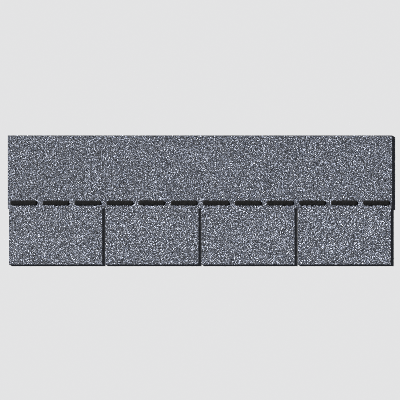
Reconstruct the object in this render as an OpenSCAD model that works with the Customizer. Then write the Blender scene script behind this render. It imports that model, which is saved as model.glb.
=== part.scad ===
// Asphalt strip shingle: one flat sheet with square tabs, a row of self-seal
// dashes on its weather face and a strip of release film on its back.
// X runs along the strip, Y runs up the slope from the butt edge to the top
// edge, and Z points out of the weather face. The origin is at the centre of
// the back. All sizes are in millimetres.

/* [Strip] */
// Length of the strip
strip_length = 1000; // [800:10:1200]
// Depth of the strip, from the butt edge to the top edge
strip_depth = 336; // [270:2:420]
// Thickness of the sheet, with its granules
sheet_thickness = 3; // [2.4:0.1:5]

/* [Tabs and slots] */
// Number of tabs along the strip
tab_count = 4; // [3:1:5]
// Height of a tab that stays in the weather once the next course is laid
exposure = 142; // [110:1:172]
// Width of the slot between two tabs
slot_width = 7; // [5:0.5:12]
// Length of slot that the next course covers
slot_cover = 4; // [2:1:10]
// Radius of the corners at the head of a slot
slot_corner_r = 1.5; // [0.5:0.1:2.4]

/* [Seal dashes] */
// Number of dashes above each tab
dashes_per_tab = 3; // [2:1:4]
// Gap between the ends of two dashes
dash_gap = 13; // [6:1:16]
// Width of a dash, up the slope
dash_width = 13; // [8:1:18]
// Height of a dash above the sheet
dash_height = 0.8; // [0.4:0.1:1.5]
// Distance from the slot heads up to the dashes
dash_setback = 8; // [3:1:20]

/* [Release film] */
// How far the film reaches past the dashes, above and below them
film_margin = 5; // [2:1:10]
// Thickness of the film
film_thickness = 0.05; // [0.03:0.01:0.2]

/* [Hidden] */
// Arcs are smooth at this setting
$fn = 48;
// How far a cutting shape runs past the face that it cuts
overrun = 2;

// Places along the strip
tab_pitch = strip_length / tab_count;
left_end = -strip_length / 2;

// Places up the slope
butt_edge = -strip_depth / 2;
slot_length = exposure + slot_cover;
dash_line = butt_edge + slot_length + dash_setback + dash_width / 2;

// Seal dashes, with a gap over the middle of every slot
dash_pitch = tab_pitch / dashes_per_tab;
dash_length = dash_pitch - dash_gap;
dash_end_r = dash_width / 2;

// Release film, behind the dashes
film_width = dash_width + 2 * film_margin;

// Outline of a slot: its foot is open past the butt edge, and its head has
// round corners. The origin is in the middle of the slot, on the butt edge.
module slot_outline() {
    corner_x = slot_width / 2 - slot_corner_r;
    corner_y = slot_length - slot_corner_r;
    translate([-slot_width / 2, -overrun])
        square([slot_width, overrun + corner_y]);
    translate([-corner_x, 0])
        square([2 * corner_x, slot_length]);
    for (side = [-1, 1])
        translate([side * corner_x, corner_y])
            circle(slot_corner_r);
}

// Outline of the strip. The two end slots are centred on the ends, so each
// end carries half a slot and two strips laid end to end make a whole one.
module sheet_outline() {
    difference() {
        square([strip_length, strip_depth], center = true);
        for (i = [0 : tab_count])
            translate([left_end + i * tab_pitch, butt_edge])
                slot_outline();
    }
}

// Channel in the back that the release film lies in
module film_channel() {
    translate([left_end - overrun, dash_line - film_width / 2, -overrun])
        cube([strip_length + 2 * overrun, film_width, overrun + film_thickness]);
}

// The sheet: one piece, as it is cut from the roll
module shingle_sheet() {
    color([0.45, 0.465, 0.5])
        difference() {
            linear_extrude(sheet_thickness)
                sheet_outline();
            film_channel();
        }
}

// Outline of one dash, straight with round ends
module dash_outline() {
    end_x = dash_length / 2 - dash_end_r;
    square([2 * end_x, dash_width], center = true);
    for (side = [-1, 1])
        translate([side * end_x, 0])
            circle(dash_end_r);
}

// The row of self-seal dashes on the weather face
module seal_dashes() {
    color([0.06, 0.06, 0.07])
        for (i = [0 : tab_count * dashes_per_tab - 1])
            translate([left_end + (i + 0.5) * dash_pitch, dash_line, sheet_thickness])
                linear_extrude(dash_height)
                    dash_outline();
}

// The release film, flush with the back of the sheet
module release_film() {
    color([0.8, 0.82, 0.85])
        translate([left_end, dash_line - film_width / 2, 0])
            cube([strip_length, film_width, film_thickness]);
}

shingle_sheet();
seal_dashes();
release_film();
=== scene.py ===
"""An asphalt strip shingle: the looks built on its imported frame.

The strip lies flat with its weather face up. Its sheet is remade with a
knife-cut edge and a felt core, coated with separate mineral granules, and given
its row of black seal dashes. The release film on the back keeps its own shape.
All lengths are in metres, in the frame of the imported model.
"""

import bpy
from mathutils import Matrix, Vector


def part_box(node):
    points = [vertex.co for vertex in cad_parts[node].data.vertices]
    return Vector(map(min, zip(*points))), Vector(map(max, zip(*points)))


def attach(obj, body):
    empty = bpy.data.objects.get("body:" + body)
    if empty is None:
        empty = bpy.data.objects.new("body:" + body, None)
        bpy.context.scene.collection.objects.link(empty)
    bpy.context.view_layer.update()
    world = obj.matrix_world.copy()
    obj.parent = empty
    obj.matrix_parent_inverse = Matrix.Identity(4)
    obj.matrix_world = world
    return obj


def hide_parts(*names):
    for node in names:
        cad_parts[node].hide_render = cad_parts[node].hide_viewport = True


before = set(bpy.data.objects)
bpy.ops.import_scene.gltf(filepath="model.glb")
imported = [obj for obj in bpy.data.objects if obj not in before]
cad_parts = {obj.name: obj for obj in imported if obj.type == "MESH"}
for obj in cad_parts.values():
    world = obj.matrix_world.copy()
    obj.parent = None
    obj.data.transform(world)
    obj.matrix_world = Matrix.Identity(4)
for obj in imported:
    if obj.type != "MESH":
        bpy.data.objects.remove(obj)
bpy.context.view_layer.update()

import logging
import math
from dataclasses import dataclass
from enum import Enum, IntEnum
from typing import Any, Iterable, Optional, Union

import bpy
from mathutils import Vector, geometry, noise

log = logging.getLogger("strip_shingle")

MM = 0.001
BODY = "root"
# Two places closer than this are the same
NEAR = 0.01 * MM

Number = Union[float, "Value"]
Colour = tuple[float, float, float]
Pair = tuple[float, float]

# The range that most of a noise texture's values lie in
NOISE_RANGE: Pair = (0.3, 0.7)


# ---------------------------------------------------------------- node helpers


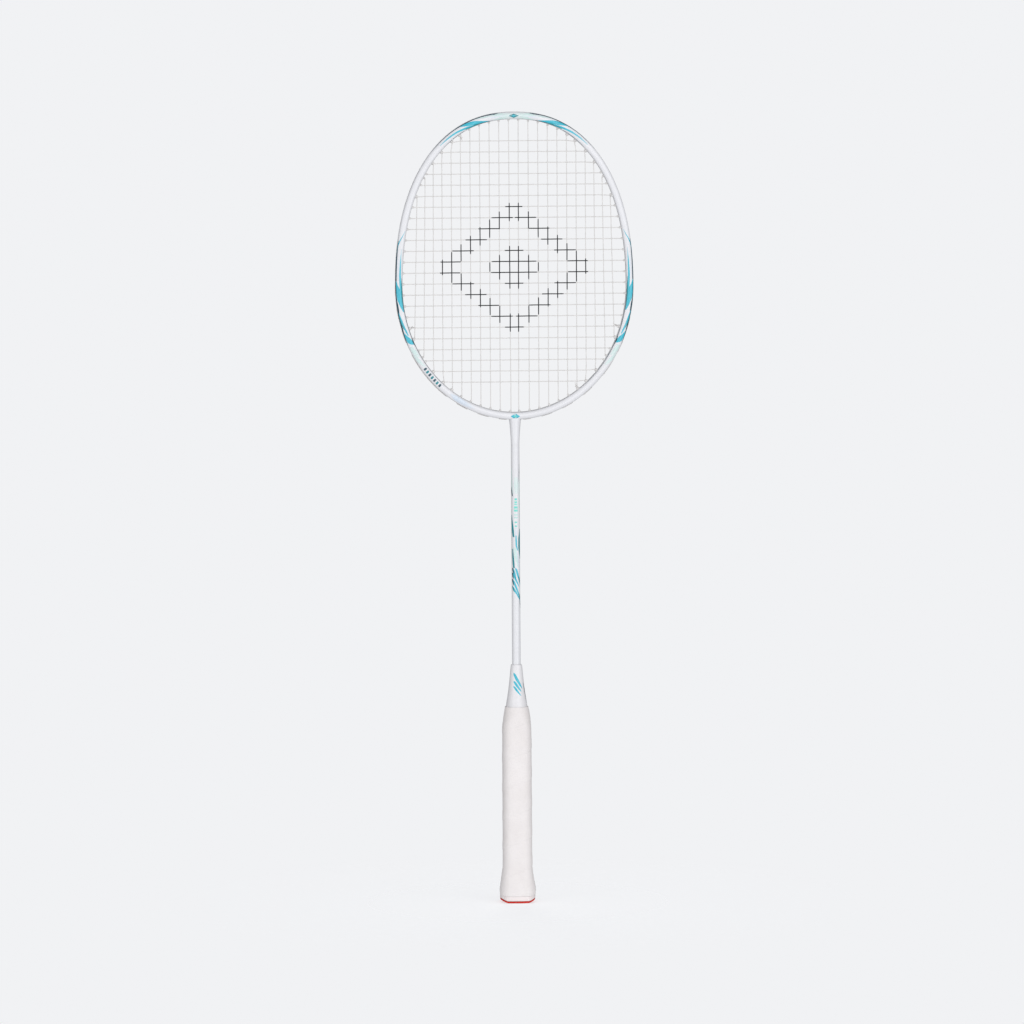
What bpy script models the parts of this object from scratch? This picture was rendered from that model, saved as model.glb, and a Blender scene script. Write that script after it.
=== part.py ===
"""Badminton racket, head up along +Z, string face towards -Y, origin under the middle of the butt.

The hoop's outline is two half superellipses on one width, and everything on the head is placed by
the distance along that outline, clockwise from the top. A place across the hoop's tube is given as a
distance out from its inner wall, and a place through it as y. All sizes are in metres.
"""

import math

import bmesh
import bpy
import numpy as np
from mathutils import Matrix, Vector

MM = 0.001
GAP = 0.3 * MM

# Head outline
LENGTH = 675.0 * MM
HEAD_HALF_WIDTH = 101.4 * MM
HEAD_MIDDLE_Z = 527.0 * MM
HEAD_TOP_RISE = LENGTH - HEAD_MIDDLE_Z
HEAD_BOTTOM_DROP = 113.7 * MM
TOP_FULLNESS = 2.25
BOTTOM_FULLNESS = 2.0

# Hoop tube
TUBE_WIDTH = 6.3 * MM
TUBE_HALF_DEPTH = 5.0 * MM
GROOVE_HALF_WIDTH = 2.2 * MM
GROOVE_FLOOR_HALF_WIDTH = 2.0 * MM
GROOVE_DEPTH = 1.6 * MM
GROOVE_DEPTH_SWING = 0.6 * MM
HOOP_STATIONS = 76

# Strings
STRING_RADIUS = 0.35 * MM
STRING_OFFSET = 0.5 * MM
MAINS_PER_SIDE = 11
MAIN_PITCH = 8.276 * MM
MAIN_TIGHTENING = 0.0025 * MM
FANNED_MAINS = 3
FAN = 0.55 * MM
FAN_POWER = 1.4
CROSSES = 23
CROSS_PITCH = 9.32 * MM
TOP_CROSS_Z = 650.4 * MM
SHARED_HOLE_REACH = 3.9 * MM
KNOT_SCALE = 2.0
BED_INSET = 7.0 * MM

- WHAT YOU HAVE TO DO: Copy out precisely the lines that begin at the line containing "with round ends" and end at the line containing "bpy.context.scene.collection.objects.link(empty)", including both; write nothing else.

- REPLY:
// Outline of one dash, straight with round ends
module dash_outline() {
    end_x = dash_length / 2 - dash_end_r;
    square([2 * end_x, dash_width], center = true);
    for (side = [-1, 1])
        translate([side * end_x, 0])
            circle(dash_end_r);
}

// The row of self-seal dashes on the weather face
module seal_dashes() {
    color([0.06, 0.06, 0.07])
        for (i = [0 : tab_count * dashes_per_tab - 1])
            translate([left_end + (i + 0.5) * dash_pitch, dash_line, sheet_thickness])
                linear_extrude(dash_height)
                    dash_outline();
}

// The release film, flush with the back of the sheet
module release_film() {
    color([0.8, 0.82, 0.85])
        translate([left_end, dash_line - film_width / 2, 0])
            cube([strip_length, film_width, film_thickness]);
}

shingle_sheet();
seal_dashes();
release_film();
=== scene.py ===
"""An asphalt strip shingle: the looks built on its imported frame.

The strip lies flat with its weather face up. Its sheet is remade with a
knife-cut edge and a felt core, coated with separate mineral granules, and given
its row of black seal dashes. The release film on the back keeps its own shape.
All lengths are in metres, in the frame of the imported model.
"""

import bpy
from mathutils import Matrix, Vector


def part_box(node):
    points = [vertex.co for vertex in cad_parts[node].data.vertices]
    return Vector(map(min, zip(*points))), Vector(map(max, zip(*points)))


def attach(obj, body):
    empty = bpy.data.objects.get("body:" + body)
    if empty is None:
        empty = bpy.data.objects.new("body:" + body, None)
        bpy.context.scene.collection.objects.link(empty)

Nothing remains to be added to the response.